Prosecutors from the U.S. Attorney’s Office for the Eastern District of New York allege that Shkreli and his attorney, Evan Greebel, a former partner at Katten Muchin Rosenman who provided counsel to Retrophin Inc. and the hedge funds, worked together from 2011 to 2014 to hide Shkreli’s majority ownership of Retrophin’s shares, referred to as the “Fearnow shares.”
On Monday afternoon and for most of Tuesday, the beginning of the fifth week of the trial, assistant U.S. attorney Jacquelyn Kasulis questioned FBI agent Michael Braconi about Shkreli’s emails, a significant portion of which were to and from Greebel, seeming to indicate that the two defendants kept in regular contact.
“I guess Fearnow now gets 400 free shares,” Shkreli said in one email to Greebel. “God bless America. Good job, Evan.”
Other emails to Greebel were less congenial. “Bullshit. How long does it take to edit a consulting agreement I sent three weeks ago?”
Earlier this year, Shkreli and Greebel successfully argued for severance to their cases. Greebel’s case is expected to go to trial in October.
Kasulis also presented emails between Shkreli and investors, which by contrast indicated investors’ frustration about a lack of communication from Shkreli.
In one such email, Spencer Spielberg, an investor in MSMB Healthcare said that he still had not received tax forms for his investment after requesting them twice and asking for his investment back.

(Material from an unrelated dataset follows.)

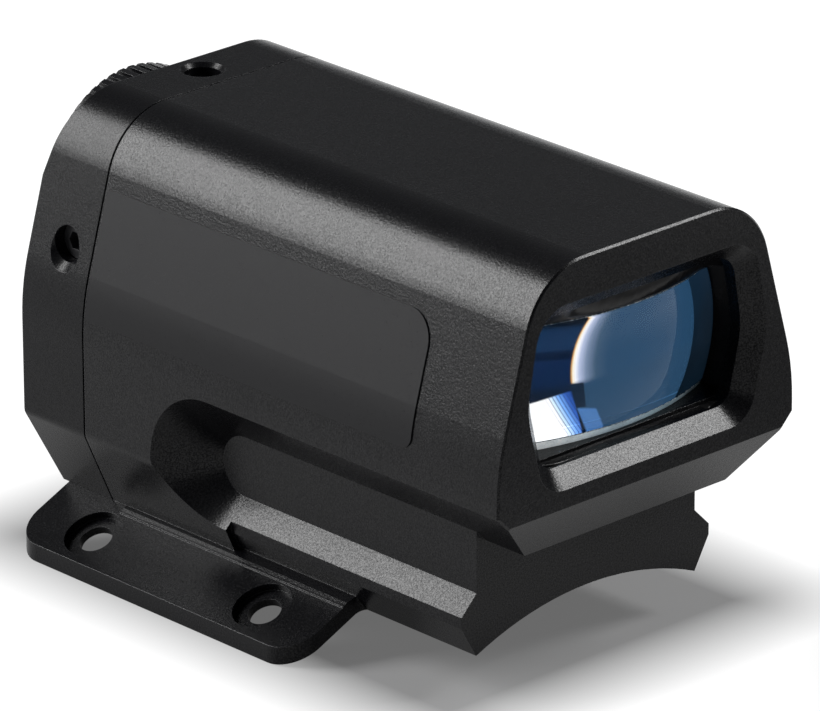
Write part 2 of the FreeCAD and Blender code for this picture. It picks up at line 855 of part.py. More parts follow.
def guide_plate():
    """Plate on the cover's rails that keeps the stage from coming forward."""
    w = plate_half_width
    h = plate_half_height
    points = [(w - 1.4, axis_z + h), (w, axis_z - h), (-w, axis_z - h), (-w + 1.4, axis_z + h)]
    plate = prism_y(points, [1.0] * 4, plate_front_y, plate_back_y)
    ww = plate_window_half_width
    high = axis_z + plate_window_top
    low = axis_z - plate_window_low
    window = [(ww, high), (ww, low), (-ww, low), (-ww, high)]
    plate = plate.cut(prism_y(window, [0.8] * 4, plate_front_y - 1, plate_back_y + 1))
    for x, z in plate_screw_places():
        plate = plate.cut(rod_y(plate_screw_diameter + 0.1, x, z, plate_front_y - 1, plate_back_y + 1))
    return plate


def guide_plate_screws():
    screws = []
    for x, z in plate_screw_places():
        screws.append(cap_screw(plate_screw_diameter, 2.6, 0.6, plate_screw_length, 0.9,
                                V(x, plate_front_y, z), V(0, 1, 0)))
    return Part.makeCompound(screws)


# Focus drive

def focus_spindle():
    tip_y = sled_front_y + sled_thread_wall + sled_travel + lead_tip_gap
    collar_back = stage_front_y - run / 2
    collar_front = collar_back - collar_length
    end_y = knob_front_y + knob_bore_depth
    shape = rod_y(lead_diameter, 0, axis_z, tip_y, collar_front)
    shape = union(shape, [rod_y(collar_diameter, 0, axis_z, collar_front, collar_back),
                          rod_y(spindle_diameter, 0, axis_z, collar_back, end_y)])
    groove_y = clip_front_y()
    ring = rod_y(spindle_diameter + 2, 0, axis_z, groove_y, groove_y + clip_thickness)
    ring = ring.cut(rod_y(spindle_diameter - 0.8, 0, axis_z, groove_y - 1, groove_y + clip_thickness + 1))
    return shape.cut(ring)


def clip_front_y():
    return stage_back_y - clip_thickness - run


def spindle_clip():
    """Open clip in the spindle's groove, in the counterbore of the windage block."""
    y0 = clip_front_y()
    y1 = y0 + clip_thickness
    clip = rod_y(clip_diameter, 0, axis_z, y0, y1)
    clip = clip.cut(rod_y(spindle_diameter - 0.8, 0, axis_z, y0 - 1, y1 + 1))
    return clip.cut(box(-1.5, 1.5, y0 - 1, y1 + 1, axis_z - clip_diameter, axis_z))


def focus_knob():
    """Fluted knob with a shallow dish in its end face."""
    radius = knob_diameter / 2
    body = rod_y(knob_diameter, 0, axis_z, knob_front_y, knob_back_y)
    rims = [e for e in body.Edges if e.Length > 6 * radius]
    body = body.makeChamfer(knob_edge, rims)
    dish = rod_y(knob_dish_diameter, 0, axis_z, knob_back_y - knob_dish_depth, knob_back_y + 1)
    bore = rod_y(spindle_diameter, 0, axis_z, knob_front_y - 1, knob_front_y + knob_bore_depth)
    seat = Part.makeTorus(ring_mean_radius, ring_section / 2, V(0, ring_y(), axis_z), V(0, 1, 0))
    groove = rod_y(2 * ring_mean_radius + ring_section, 0, axis_z, knob_front_y - 1, ring_y())
    groove = groove.cut(rod_y(2 * ring_mean_radius - ring_section, 0, axis_z, knob_front_y - 2, ring_y() + 1))
    start = V(0, knob_screw_y(), axis_z)
    end = V(0, knob_screw_y(), axis_z - radius - 1)
    screw = rod(knob_screw_diameter / 2, start, end)
    body = less(body, [dish, bore, seat, groove, screw])
    flute = box(-flute_width / 2, flute_width / 2, knob_front_y - 1, knob_back_y + 1,
                axis_z + radius - flute_depth, axis_z + radius + 1)
    flutes = []
    for k in range(knob_flutes):
        turned = flute.copy()
        turned.rotate(V(0, 0, axis_z), V(0, 1, 0), (k + 0.5) * 360.0 / knob_flutes)
        flutes.append(turned)
    return body.cut(Part.makeCompound(flutes))


def ring_y():
    return knob_front_y + ring_section / 2 - ring_lift


def knob_screw_y():
    return knob_front_y + knob_bore_depth - 1.3


def knob_seal():
    return Part.makeTorus(ring_mean_radius, ring_section / 2, V(0, ring_y(), axis_z), V(0, 1, 0))


def knob_set_screw():
    inner = V(0, knob_screw_y(), axis_z - spindle_diameter / 2)
    outer = inner - V(0, 0, knob_screw_length)
    body = rod(knob_screw_diameter / 2, inner, outer)
    return body.cut(hexagon_rod(0.9, outer - V(0, 0, 0.1), outer + V(0, 0, 1.2)))


def guide_pins():
    pins = []
    for side in (-1, 1):
        tip_y = sled_front_y + sled_travel + pin_tip_gap
        pins.append(rod_y(pin_diameter, side * pin_x, pin_z, tip_y, stage_front_y + pin_seat))
    return Part.makeCompound(pins)


def focus_sled():
    """Nut block that rides on the two pins and is moved by the spindle's lead screw."""
    y0 = sled_front_y
    y1 = sled_back_y
    w = sled_half_width
    h = sled_half_height
    points = [(w, axis_z + h), (w, axis_z - h), (-w, axis_z - h), (-w, axis_z + h)]
    body = prism_y(points, [1.0] * 4, y0, y1)
    cutters = [rod_y(lead_diameter + 2 * thread_gap, 0, axis_z, y0 + sled_thread_wall, y1 + 1)]
    for side in (-1, 1):
        cutters.append(rod_y(pin_diameter + 2 * thread_gap, side * pin_x, pin_z, y0 - 1, y1 + 1))
    for x, z in emitter_screw_places():
        cutters.append(rod_y(board_screw_diameter, x, z, y0 - 1, y0 + emitter_screw_length))
    return less(body, cutters)


# Light source

def emitter_screw_places():
    return [(-emitter_screw_x, axis_z + emitter_screw_z), (emitter_screw_x, axis_z + emitter_screw_z)]


def emitter_board():
    y0 = board_front_y
    y1 = sled_front_y
    w = emitter_board_width / 2
    h = emitter_board_height / 2
    points = [(w, axis_z + h), (w, axis_z - h), (-w, axis_z - h), (-w, axis_z + h)]
    board = prism_y(points, [0.8] * 4, y0, y1)
    for x, z in emitter_screw_places():
        board = board.cut(rod_y(board_screw_diameter + 0.1, x, z, y0 - 1, y1 + 1))
    return board


def emitter():
    """Square package with a low clear dome."""
    y1 = board_front_y
    y0 = y1 - emitter_height
    half = emitter_size / 2
    base = box(-half, half, y0, y1, axis_z - half, axis_z + half)
    ball = Part.makeSphere(emitter_dome_radius, V(0, y0 + emitter_dome_sink, axis_z))
    low = y0 - emitter_dome_radius
    high = y0 + emitter_height / 4
    cap = ball.common(box(-half, half, low, high, axis_z - half, axis_z + half))
    return base.fuse(cap).removeSplitter()


def emitter_socket():
    y1 = board_front_y
    half = emitter_socket_width / 2
    z1 = axis_z - emitter_size / 2 - emitter_socket_gap
    z0 = z1 - emitter_socket_height
    t = emitter_socket_wall
    body = box(-half, half, y1 - emitter_socket_depth, y1, z0, z1)
    return body.cut(box(-half + t, half - t, y1 - emitter_socket_depth + t, y1 - t, z0 - t, z1 - t))


def emitter_board_screws():
    screws = []
    y0 = board_front_y
    for x, z in emitter_screw_places():
        screws.append(cap_screw(board_screw_diameter, board_screw_head - 0.4, board_screw_head_length,
                                emitter_screw_length, 0.9, V(x, y0, z), V(0, 1, 0)))
    return Part.makeCompound(screws)


# Electronics bay

def driver_board():
    y0 = front_y + driver_front_depth
    y1 = y0 + driver_length
    w = driver_width / 2
    corners = [(w, y1), (w, y0), (-w, y0), (-w, y1)]
    board = prism_z(corners, [1.0] * 4, driver_z, driver_z + driver_thickness)
    for x, y in driver_screw_places():
        board = board.cut(rod_z(board_screw_diameter + 0.1, x, y, driver_z - 1, driver_z + 3))
    return board


def driver_top():
    return driver_z + driver_thickness


def driver_inductor():
    """Wound power inductor in a square case with cut corners."""
    half = inductor_size / 2
    y = front_y + driver_front_depth + inductor_from_edge
    cut = inductor_corner
    points = [(half - cut, half), (half, half - cut), (half, -half + cut), (half - cut, -half)]
    points += [(-half + cut, -half), (-half, -half + cut), (-half, half - cut), (-half + cut, half)]
    points = [(px + inductor_x, py + y) for px, py in points]
    return prism_z(points, [0] * 8, driver_top(), driver_top() + inductor_height)


def driver_chip():
    half = chip_size / 2
    y = front_y + driver_front_depth + chip_from_edge
    return box(chip_x - half, chip_x + half, y - half, y + half, driver_top(), driver_top() + chip_height)


def driver_socket():
    y1 = front_y + driver_front_depth + driver_length - socket_from_edge
    y0 = y1 - socket_width
    half = socket_length / 2
    t = socket_wall
    body = box(-half, half, y0, y1, driver_top(), driver_top() + socket_height)
    floor = driver_top() + t
    roof = driver_top() + socket_height - t
    return body.cut(box(-half + t, half - t, y0 + 2 * t, y1 + t, floor, roof))


def driver_board_screws():
    screws = []
    for x, y in driver_screw_places():
        screws.append(cap_screw(board_screw_diameter, board_screw_head, board_screw_head_length,
                                driver_screw_length, 0.9, V(x, y, driver_top()), V(0, 0, -1)))
    return Part.makeCompound(screws)


def contact_places():
    start = contact_offset_y - contact_pitch * (contact_count - 1) / 2
    return [start + contact_pitch * k for k in range(contact_count)]


def contact_block():
    """Insulator that drops into the floor from inside, with a rim that stops it."""
    half_x = contact_body_width / 2
    half_y = contact_body_length / 2
    y = contact_offset_y
    body = box(-half_x, half_x, y - half_y, y + half_y, contact_recess, bay_floor_z)
    rim = box(-half_x - contact_flange, half_x + contact_flange, y - half_y - contact_flange,
              y + half_y + contact_flange, bay_floor_z, bay_floor_z + contact_flange_thickness)
    shape = body.fuse(rim)
    for place in contact_places():
        shape = shape.cut(rod_z(contact_pin_diameter, 0, place, -1, driver_z))
        depth = contact_recess + contact_pad_length - 0.2
        shape = shape.cut(rod_z(contact_pad_diameter, 0, place, -1, depth))
    return shape.removeSplitter()


def contact_pins():
    """Plated pads, just inside the saddle's surface, with pins up to the driver board."""
    pins = []
    low = contact_recess - 0.2
    for place in contact_places():
        pad = rod_z(contact_pad_diameter, 0, place, low, low + contact_pad_length)
        pins.append(pad.fuse(rod_z(contact_pin_diameter, 0, place, low + contact_pad_length, driver_z))
                    .removeSplitter())
    return Part.makeCompound(pins)


# Label

def side_label():
    """Thin label that follows the left side of the housing, with round front corners."""
    points, radii = nose_outline()
    y0 = front_y + label_front_depth
    y1 = seam_y - label_rear_gap
    grown = inset(points, -label_thickness)
    grown_radii = [r + label_thickness if r > 0 else 0 for r in radii]
    skin = prism_y(grown, grown_radii, y0, y1).cut(prism_y(points, radii, y0 - 1, y1 + 1))
    plan = [(y0, label_top_z), (y1, label_top_z), (y1, label_bottom_z), (y0, label_bottom_z)]
    stamp = prism_x(plan, [label_top_radius, 0.4, 0.4, label_low_radius], -body_width, 0)
    return skin.common(stamp)


NODES = {
    "housing": housing,
    "rear_cover": rear_cover,
    "rear_gasket": rear_gasket,
    "cover_screws": cover_screws,
    "lens": lens,
    "lens_seal": lens_seal,
    "lens_retainer": lens_retainer,
    "guide_plate": guide_plate,
    "guide_plate_screws": guide_plate_screws,
    "elevation_frame": elevation_frame,
    "windage_block": windage_block,
    "elevation_screw": elevation_screw,
    "windage_screw": windage_screw,
    "focus_spindle": focus_spindle,
    "spindle_clip": spindle_clip,
    "focus_knob": focus_knob,
    "knob_seal": knob_seal,
    "knob_set_screw": knob_set_screw,
    "guide_pins": guide_pins,
    "focus_sled": focus_sled,
    "emitter_board": emitter_board,
    "emitter": emitter,
    "emitter_socket": emitter_socket,
    "emitter_board_screws": emitter_board_screws,
    "driver_board": driver_board,
    "driver_inductor": driver_inductor,
    "driver_chip": driver_chip,
    "driver_socket": driver_socket,
    "driver_board_screws": driver_board_screws,
    "contact_block": contact_block,
    "contact_pins": contact_pins,
    "side_label": side_label,
}

os.makedirs("parts", exist_ok=True)
for name, make in NODES.items():
    shape = make()
    shape.exportStep("parts/" + name + ".step")
    state = "valid" if shape.isValid() else "INVALID"
    print(name, len(shape.Solids), "solids", round(shape.Volume, 2), "mm3", state)
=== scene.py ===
import bpy
from math import cos, pi, radians, sin, sqrt
from mathutils import Matrix, Vector, noise


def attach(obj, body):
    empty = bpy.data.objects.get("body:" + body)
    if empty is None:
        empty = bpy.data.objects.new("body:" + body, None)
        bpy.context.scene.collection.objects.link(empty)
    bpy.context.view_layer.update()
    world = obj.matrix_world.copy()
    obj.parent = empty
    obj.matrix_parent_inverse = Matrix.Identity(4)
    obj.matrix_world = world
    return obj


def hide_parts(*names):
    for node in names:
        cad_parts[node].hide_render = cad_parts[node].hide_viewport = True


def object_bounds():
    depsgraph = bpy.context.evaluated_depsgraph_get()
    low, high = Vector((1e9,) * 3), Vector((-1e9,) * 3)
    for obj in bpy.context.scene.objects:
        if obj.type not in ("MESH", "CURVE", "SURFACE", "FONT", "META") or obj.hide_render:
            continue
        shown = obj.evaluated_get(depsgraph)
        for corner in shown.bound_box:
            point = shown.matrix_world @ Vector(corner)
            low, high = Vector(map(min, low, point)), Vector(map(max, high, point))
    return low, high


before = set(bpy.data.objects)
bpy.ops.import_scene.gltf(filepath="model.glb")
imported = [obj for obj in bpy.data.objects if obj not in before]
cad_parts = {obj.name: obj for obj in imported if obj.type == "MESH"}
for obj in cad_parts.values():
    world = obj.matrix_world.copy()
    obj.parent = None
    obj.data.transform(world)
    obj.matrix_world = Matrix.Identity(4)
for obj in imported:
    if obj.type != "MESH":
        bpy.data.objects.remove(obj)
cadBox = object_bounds()
print("frame loaded:", len(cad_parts), "nodes")


# camera, floor and lights

photoCamera = {
    "azimuth": -43.24,          # degrees round the object, from the front
    "elevation": 21.82,
    "roll": -0.21,
    "target": (0, -0.03735, 0.01624),
    "distance": 0.629475,
    "aside": -0.018851,         # metres off the target, to the right and up in the picture
    "above": 0.005111,
    "lens": 349.81,             # focal length in millimetres
}

stage = {
    "floorSize": 12.0,
    "floorGap": 0.00004,        # below the flanges' lowest edges
    "floorColor": (0.11, 0.11, 0.111),
    "fibre": 900, "fibreDark": 0.985, "floorRough": 0.8, "floorGloss": 0.1,
    "floorGlow": 0.92,
    "paintedShadowGlow": 0.15,          # painted shadow: share of the glow left right under the object
    "paintedShadowShare": 0.8,          # of the footprint, from where the glow comes back
    "paintedShadowFade": 0.010,
    "shadePatchAside": 0.067,          # middle of a painted shade patch, to the right of the picture
    "shadePatchWide": 0.052, "shadePatchDeep": 0.080,
    "shadePatchFade": (0.30, 1.06),
    "shadePatchGlow": 0.30,
    "skyTint": (0.96, 0.98, 1.0, 1),
    "skyBand": (0.05, 0.12),    # height over which the bright horizon fades
    "skyLow": 0.95,             # brightness at the horizon and higher up
    "skyHigh": 0.17,
}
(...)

The other prosecutors in the case are assistant U.S. attorneys Alixandra Smith and Girish Srinivasan.
According to Retrophin’s civil complaint against Shkreli, filed in the Southern District, Spielberg was one of seven investors who received settlement payments from Retrophin.
While Braconi was the prosecution’s final planned witness, the government has not officially rested its case, said John Marzulli, a spokesman for the U.S. Attorney’s Office for the Eastern District.
Throughout the case, Shkreli’s defense team, led by Benjamin Brafman of Brafman & Associates, has stressed that Shkreli’s alleged victims ended up making money while portraying their client as something of an eccentric.
“They made a lot of money?” asked defense attorney Marc Agnifilo, also of Brafman’s firm, during cross examination of Braconi of the investors.
“I think that’s fair, yeah,” Braconi replied. Shkreli’s defense team also includes Brafman & Associates attorneys Jacob Kaplan and Andrea Zellan.
Eastern District Judge Kiyo Matsumoto, who presides over the case, gave jurors the day off on Wednesday.
David Chase, a Florida-based securities lawyer and former staff counsel to the U.S. Securities and Exchange Commission who has been following the case, said of the government’s strategy in the case that it appear prosecutors are painting a broad-strokes picture of Shkreli as a “prolific liar who has lied prolifically.” But a challenge for prosecutors, he said, is showing that people who ultimately made money were still defrauded.
“At the end of the day, some of these alleged investor-victims made a lot of money,” Chase said.
Shkreli faces eight counts for allegedly defrauding investors into MSMB Capital Management and MSMB Healthcare, two hedge funds he created, and paying them back with $11 million in assets that he misappropriated from Retrophin, another firm that he founded.